Yuni Jie: Doing Good Through Design

By vira

Story by Vira Tanka | Photos by Jie Design

Looking stylish, Yuni Jie’s presence steals the attention, even with calm and often monochromatic colours she likes to wear. Subtle and understated, just like how she likes her design to be. Yuni is a product and interior designer with 21 years of experience under her belt, who recently rediscovered her love for painting. The mother of two has published five design books, collaborated with furniture brands, and established Jie Design, an interior design company, since 2004. On top of that, the Cornish College of the Arts in Seattle and Pratt Institute New York graduate dedicates part of her busy time to One Fine Sky, a charity organisation that she founded. With all those things going on, Indonesia Design found Yuni amazing to get to know closer.

Yuni Jie

What made you interested in art & design in the first place?
My interest in three-dimensional space started from very early age, since the first time I explored Lego.

Why do you go for Casual Elegance style with Jie Design?
I try my best to create something so subtle and understated so that it speaks for itself.

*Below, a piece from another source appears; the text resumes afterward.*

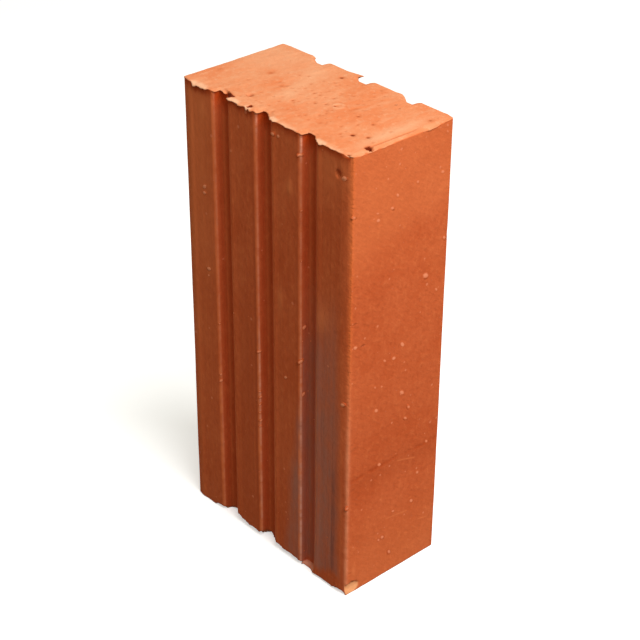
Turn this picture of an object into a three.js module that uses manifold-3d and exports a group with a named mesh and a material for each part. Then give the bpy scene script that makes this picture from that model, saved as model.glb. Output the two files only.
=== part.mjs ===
// Solid clay brick with keying grooves, modelled in millimetres.
//
// The clay is pushed through a die, so one section runs the whole length of the brick. The die
// draws three mortar grooves along each bed, the two wide faces. A groove has one steep wall, a
// flat floor and one sloped wall, and the two beds are the same shape turned half a turn, so the
// column of clay leaves the die straight. Wires then cut the column square, which leaves two flat
// ends with hardly eased edges. Handling has broken a few small chips out of the fired brick.
//
// Frame: the brick stands on one cut end. The origin is the centre of that end, +X is across the
// width, +Y is through the thickness and +Z is up the length.
import * as THREE from "three";
import Module from "manifold-3d";
import { mergeVertices } from "three/addons/utils/BufferGeometryUtils.js";

// ---- driving dimensions (mm) -------------------------------------------------------------

const LENGTH = 250;
const WIDTH = 120;
const THICKNESS = 65;
const ARRIS_RADIUS = 1.2; // the four long edges
const ROLL_RUN = 4.5; // the bed falls away over this width beside each arris,
const ROLL_DROP = 0.7; // by this much at the arris,
const ROLL_RADIUS = 25; // along this curve, where the die has worn
const CUT_EDGE_RADIUS = 0.6; // the rims of the wire-cut ends

const GROOVE_COUNT = 3; // on each bed
const GROOVE_PITCH = 31.5;
const GROOVE_OFFSET = 0.3; // the row of grooves sits this far towards its sloped walls
const GROOVE_DEPTH = 4.8;
const GROOVE_FLOOR = 5.2; // width of the flat floor
const STEEP_WALL_RUN = 0.5; // how far the steep wall leans over its depth
const SLOPED_WALL_RUN = 6.5;
const STEEP_LIP_RADIUS = 1.8;
const SLOPED_LIP_RADIUS = 2.4;
const ROOT_RADIUS = 1;

// Chips and pits: each is a shallow scoop whose centre lies on the face or edge that it breaks.
// Its three sizes are its half-lengths along X, Y and Z.
const FOOT_CHIP = { setback: 4.2, size: [3, 4.8, 5.6] };
const REAR_ARRIS_NICK = { height: 192, size: [1.4, 2.6, 2.2] };
const BED_PIT = { inset: 8.3, height: 239, size: [1.7, 1.3, 1.6] };
const END_PIT = { inset: 22, setback: 10.6, size: [1.8, 1.5, 1] };
const END_EDGE_PIT = { setback: 12.2, size: [1.9, 1.5, 1.1] };

const ARC_DIVISIONS = 5; // three.js puts two facets in an arc for each of these
const CUT_EDGE_FACETS = 3;
const SCOOP_DETAIL = 4;

// ---- section -----------------------------------------------------------------------------

// The share of a straight stretch that the arc at one of its ends may use.
const ARC_SHARE = 0.48;

function corner(x, y, radius) {
  return { at: new THREE.Vector2(x, y), radius };
}

// The four corners of one groove in the -Y bed, from its steep lip to its sloped lip.
function grooveCorners(centre) {
  const bed = -THICKNESS / 2;
  const floor = bed + GROOVE_DEPTH;
  const mouth = STEEP_WALL_RUN + GROOVE_FLOOR + SLOPED_WALL_RUN;
  const steepLip = centre - mouth / 2;
  const floorStart = steepLip + STEEP_WALL_RUN;
  const floorEnd = floorStart + GROOVE_FLOOR;
  return [
    corner(steepLip, bed, STEEP_LIP_RADIUS),
    corner(floorStart, floor, ROOT_RADIUS),
    corner(floorEnd, floor, ROOT_RADIUS),
    corner(floorEnd + SLOPED_WALL_RUN, bed, SLOPED_LIP_RADIUS),
  ];
}

// One bed with the two arrises at its ends, walked along +X.
function bedCorners() {
  const bed = -THICKNESS / 2;
  const side = WIDTH / 2;
  const corners = [corner(-side, bed + ROLL_DROP, ARRIS_RADIUS), corner(-side + ROLL_RUN, bed, ROLL_RADIUS)];
  for (let i = 0; i < GROOVE_COUNT; i++) {
    const place = i - (GROOVE_COUNT - 1) / 2;
    corners.push(...grooveCorners(place * GROOVE_PITCH + GROOVE_OFFSET));
  }
  corners.push(corner(side - ROLL_RUN, bed, ROLL_RADIUS), corner(side, bed + ROLL_DROP, ARRIS_RADIUS));
  return corners;
}

// The outline through the corners, with an arc of its own radius at each one.
function roundedOutline(corners) {
  const outline = new THREE.Shape();
  corners.forEach(({ at, radius }, i) => {
    const before = corners.at(i - 1).at;
    const after = corners[(i + 1) % corners.length].at;
    const arriving = at.clone().sub(before).normalize();
    const leaving = after.clone().sub(at).normalize();
    const turn = Math.atan2(arriving.cross(leaving), arriving.dot(leaving));
    const halfTurn = Math.tan(Math.abs(turn) / 2);
    const room = ARC_SHARE * Math.min(at.distanceTo(before), at.distanceTo(after));
    const setback = Math.min(radius * halfTurn, room);
    const arcRadius = setback / halfTurn;
    const start = at.clone().addScaledVector(arriving, -setback);
    const inward = new THREE.Vector2(-arriving.y, arriving.x).multiplyScalar(Math.sign(turn));
    const centre = start.clone().addScaledVector(inward, arcRadius);
    const angle = Math.atan2(start.y - centre.y, start.x - centre.x);
    outline.absarc(centre.x, centre.y, arcRadius, angle, angle + turn, turn < 0);
  });
  return outline;
}

function section() {
  const bed = bedCorners();
  const otherBed = bed.map(({ at, radius }) => corner(-at.x, -at.y, radius));
  return roundedOutline([...bed, ...otherBed]);
}

// ---- solids ------------------------------------------------------------------------------

const wasm = await Module();
wasm.setup();

function toSolid(geometry) {
  geometry.deleteAttribute("normal");
  geometry.deleteAttribute("uv");
  const merged = mergeVertices(geometry);
  const vertProperties = new Float32Array(merged.attributes.position.array);
  const triVerts = new Uint32Array(merged.index.array);
  return new wasm.Manifold(new wasm.Mesh({ numProp: 3, vertProperties, triVerts }));
}

function toGeometry(solid) {
  const mesh = solid.getMesh();
  const geometry = new THREE.BufferGeometry();
  geometry.setAttribute("position", new THREE.BufferAttribute(mesh.vertProperties, 3));
  geometry.setIndex(new THREE.BufferAttribute(mesh.triVerts, 1));
  geometry.computeVertexNormals();
  return geometry;
}

// The wire-cut length of clay column, standing on the plane z = 0.
function cutColumn() {
  const geometry = new THREE.ExtrudeGeometry(section(), {
    depth: LENGTH - 2 * CUT_EDGE_RADIUS,
    curveSegments: ARC_DIVISIONS,
    bevelThickness: CUT_EDGE_RADIUS,
    bevelSize: CUT_EDGE_RADIUS,
    bevelOffset: -CUT_EDGE_RADIUS,
    bevelSegments: CUT_EDGE_FACETS,
  });
  return geometry.translate(0, 0, CUT_EDGE_RADIUS);
}

// What one chip takes away: an ellipsoid with small flat facets, as fired clay breaks.
function scoop(centre, size) {
  return new THREE.IcosahedronGeometry(1, SCOOP_DETAIL).scale(...size).translate(...centre);
}

function chips() {
  const right = WIDTH / 2;
  const front = -THICKNESS / 2;
  const rear = THICKNESS / 2;
  return [
    scoop([right, front + FOOT_CHIP.setback, 0], FOOT_CHIP.size),
    scoop([right, rear - ARRIS_RADIUS / 2, REAR_ARRIS_NICK.height], REAR_ARRIS_NICK.size),
    scoop([right - BED_PIT.inset, front, BED_PIT.height], BED_PIT.size),
    scoop([-END_PIT.inset, front + END_PIT.setback, LENGTH], END_PIT.size),
    scoop([right, front + END_EDGE_PIT.setback, LENGTH], END_EDGE_PIT.size),
  ];
}

const brickSolid = chips().reduce((solid, chip) => solid.subtract(toSolid(chip)), toSolid(cutColumn()));

const firedClay = new THREE.MeshStandardMaterial({ color: 0xd9703f, roughness: 0.9, metalness: 0 });
const brick = new THREE.Mesh(toGeometry(brickSolid), firedClay);
brick.name = "brick";

const group = new THREE.Group();
group.add(brick);

export default group;
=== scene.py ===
# %% [markdown]
# # A solid clay brick with keying grooves
# The brick is one piece of fired clay, standing on a cut end. Clay was pushed through a die, which
# gave it one section all the way along, and wires then cut the column to length. So its six faces
# have two quite different skins: four smooth, drawn ones and two torn, paler ones.
#
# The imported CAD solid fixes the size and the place. The piece made here stands for it, point for
# point in the same frame, and adds what a drawing leaves out: waves in the faces, torn rims,
# breaks, grit and a finish for each kind of surface.

import bpy
import numpy as np
from mathutils import Matrix, Vector


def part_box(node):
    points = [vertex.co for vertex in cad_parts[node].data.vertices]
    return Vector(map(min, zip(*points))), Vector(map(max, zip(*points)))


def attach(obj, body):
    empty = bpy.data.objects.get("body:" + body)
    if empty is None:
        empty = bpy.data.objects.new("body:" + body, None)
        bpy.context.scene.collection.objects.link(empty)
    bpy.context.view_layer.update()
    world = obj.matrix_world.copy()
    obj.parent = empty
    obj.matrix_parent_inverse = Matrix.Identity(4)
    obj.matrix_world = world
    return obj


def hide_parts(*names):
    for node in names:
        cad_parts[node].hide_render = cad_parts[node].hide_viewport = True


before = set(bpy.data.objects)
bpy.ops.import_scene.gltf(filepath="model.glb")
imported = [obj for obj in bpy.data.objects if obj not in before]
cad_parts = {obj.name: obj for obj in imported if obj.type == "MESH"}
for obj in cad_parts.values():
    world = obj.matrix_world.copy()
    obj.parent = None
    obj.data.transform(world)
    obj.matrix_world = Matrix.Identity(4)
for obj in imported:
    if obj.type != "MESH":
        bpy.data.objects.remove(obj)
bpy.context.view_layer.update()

MM = 0.001  # shapes are worked out in millimetres and stored in metres
low, high = (np.array(corner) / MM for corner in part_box("brick"))
WIDTH, THICKNESS, LENGTH = high - low
print(f"brick: {WIDTH:.1f} x {THICKNESS:.1f} mm, standing {LENGTH:.1f} mm tall")

# %% [markdown]
# ## The camera
# It stands above and to the right of the brick, far off with a long lens, so that the uprights
# hardly converge. It comes first because every later choice of detail is judged through it.

# %% Camera
CAMERA_AZIMUTH = np.radians(47.83)  # from straight in front of the grooved bed, towards +X
CAMERA_ELEVATION = np.radians(31.20)
CAMERA_ROLL = np.radians(0.40)
CAMERA_DISTANCE = 860.7
AIM_RIGHT, AIM_UP = 2.88, 1.34  # from the middle of the brick, along the camera's right and up
FOCAL_SHARE = 1687.5 / 640  # focal length over the width of the sensor
SENSOR_WIDTH = 36.0


def camera_axes(azimuth, elevation):
    """The camera's right, up and back directions: back is the unit vector at that azimuth and
    elevation, right lies level and square to it, and up is back x right."""
    back = np.array([
        np.sin(azimuth) * np.cos(elevation),
        -np.cos(azimuth) * np.cos(elevation),
        np.sin(elevation),
    ])
    right = np.array([np.cos(azimuth), np.sin(azimuth), 0.0])
    return right, np.cross(back, right), back


right, up, back = camera_axes(CAMERA_AZIMUTH, CAMERA_ELEVATION)
aim = np.array([0, 0, LENGTH / 2]) + right * AIM_RIGHT + up * AIM_UP
turned_right = np.cos(CAMERA_ROLL) * right + np.sin(CAMERA_ROLL) * up
turned_up = np.cross(back, turned_right)
camera_data = bpy.data.cameras.new("camera")
camera_data.sensor_width = SENSOR_WIDTH
camera_data.lens = FOCAL_SHARE * SENSOR_WIDTH
camera = bpy.data.objects.new("camera", camera_data)
camera.matrix_world = Matrix.Translation(Vector((aim + back * CAMERA_DISTANCE) * MM)) @ Matrix(
    np.column_stack([turned_right, turned_up, back]).tolist()
).to_4x4()
bpy.context.scene.collection.objects.link(camera)
bpy.context.scene.camera = camera
print(f"camera: {camera_data.lens:.1f} mm lens, {CAMERA_DISTANCE:.0f} mm away")

# %% [markdown]
# ## The die's section
# Everything the die made is one outline. Its corners are a handful of points, and each is rounded
# by its own radius: wide arrises, soft groove lips, tight groove roots. A groove has a steep wall,
# a flat floor and a sloped wall, and the second bed is the first one turned half a turn.
#
# The outline could be a Blender curve with a bevel, but then nothing would tell a later step which
# points are lips. Working it out as arrays keeps a normal and a bend for every point.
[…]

I am also big on functional and practical design. My aim is to achieve end results that are classic and timeless.

Watercolour paintings by Yuni Jie

You’ve established a career in interior design for more than a decade. What urged you to diversify into painting?
During the pandemic, I spent a lot of time staying at home and had to accompany my youngest daughter, 5 years old at that time, to study online. I killed some time painting with watercolour and got addicted to it. I actually dream of being a painter when I retire one day. But because of the lockdown, I’ve started painting earlier.

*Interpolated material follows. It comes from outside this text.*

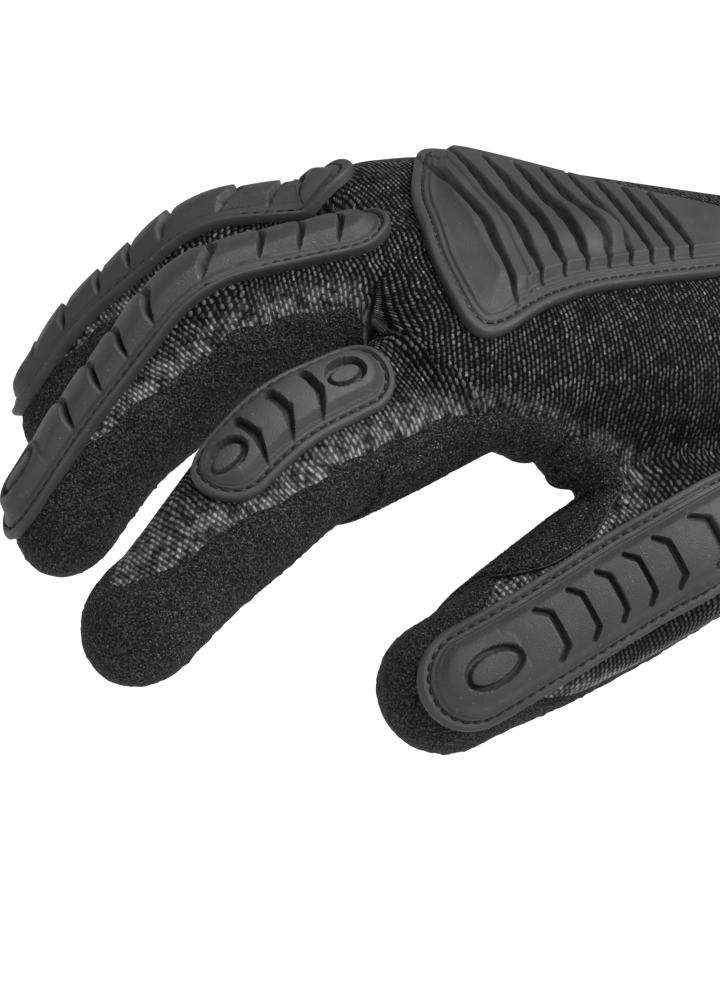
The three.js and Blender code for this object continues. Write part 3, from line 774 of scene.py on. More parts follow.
def knit_material():
    """Rows of slim staggered stitches across the hand's length, with painted shade in their gaps and painted
    glints on a few, glossier where the dip soaked and paler there by a painted sheen.
    """
    m = Shader("knit")
    uv = m.node("ShaderNodeUVMap", uv_map="knit")
    split = m.tree.nodes.new("ShaderNodeSeparateXYZ")
    m.set(split.inputs[0], uv)
    u, v = split.outputs[0], split.outputs[1]
    sway = m.noise(90.0, 2.0)
    u = m.plus(u, m.ramp(sway, 0.3, 0.7, -0.5, 0.5))
    row = m.math("DIVIDE", u, STITCH_PITCH)
    row_number = m.math("FLOOR", row)
    shifted = m.plus(m.math("DIVIDE", v, STITCH_LENGTH), m.times(row_number, 0.5))
    cell_number = m.math("FLOOR", shifted)
    across = m.math("SUBTRACT", m.math("FRACT", shifted), 0.5)
    slant = m.times(across, -0.1)
    along = m.plus(m.math("SUBTRACT", m.math("FRACT", row), 0.5), slant)
    slim = m.math("POWER", m.times(m.math("ABSOLUTE", along), STITCH_SLIM), 2.0)
    long = m.math("POWER", m.times(m.math("ABSOLUTE", across), STITCH_FULL), 2.6)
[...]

I did more than one hundred paintings in my free time in the pandemic and I utilised it for a good cause. I had my paintings reproduced and turned into products like bags and scarfs, and sold them in a limited number along with certificates of authenticity. A lot of them were collaborative works too, such as with LAFLO, Iwan Tirta Batik, architect Yori Antar for Rumah Asuh, and fashion designer Adrian Gan. The profit from the sales went to a number of charities including one Fine Sky, YWCAN and Natha Satwa Nusantara.

What are your sources of inspiration when designing and sketching?
Inspiration can come from anywhere, that’s for sure. It can come from traveling, architecture, fashion, paintings, other forms of art, even the simplest thing that happens and I see every day. My motto is to stay inspired and my definition of success is when you can inspire other people.

Donating uniforms as a One Fine Sky activity

You have published five books on interior design. Are you planning to publish more? And why do you think it’s important for a designer to publish books?
Yes, five books so far and hopefully some more in the future. I think it is very important for an interior designer to share their work to the public so that it can be a source of inspiration and a channel to share the essence of what the designer thinks good design is. Being a designer is like a problem solver. We have to be able to give good solutions and at the end hopefully using design as a vehicle to improve human’s quality of life.

One of Yuni’s published books, “The Art of Casual Elegance”

You have had so much on your plate and you still find the time to establish One Fine Sky. Please tell us why it’s important to you to help provide uniforms for students through this charity organisation.

To me, giving back to the society is very important, especially through education sector because I believe education plays a very important role in shaping a strong nation. Every purchase of one Fine Sky item will be converted into a set of uniforms for underprivileged students across Indonesia. Up until December 2022, we have distributed 15,000 fresh school uniforms. our motto is to do good and look good.

What does your average day look like?

It is a mix of taking care of my daughters and family with working as an interior/product designer and balance it with social work. I also paint and bake when I have an extra free time. It is quite a challenge, but with excellent time management, all is possible. Hopefully.

Furniture designed by Yuni in a collaboration project

Do you mind telling us about your exciting current or upcoming projects?
There are some very interesting interior design projects that we are working on, where the clients share the same vision and aesthetic taste. I am also eager to develop more product designs with a cause. Previously, I’ve done some Indonesia-inspired collaborations with young local manufacturers: Anyam collection with Sekata Living, Tikar collection with Moire Rugs, Tata collection with DuAnyam and Every. In total, I worked with nine collaborators during pandemic. Right now, I am developing some more of that with other collaborators.

I want to explore Indonesian crafts some more. Along with that, my goal is to bring good cause as part of the design program. I believe that through good and powerful design I can do and contribute so much more to the society.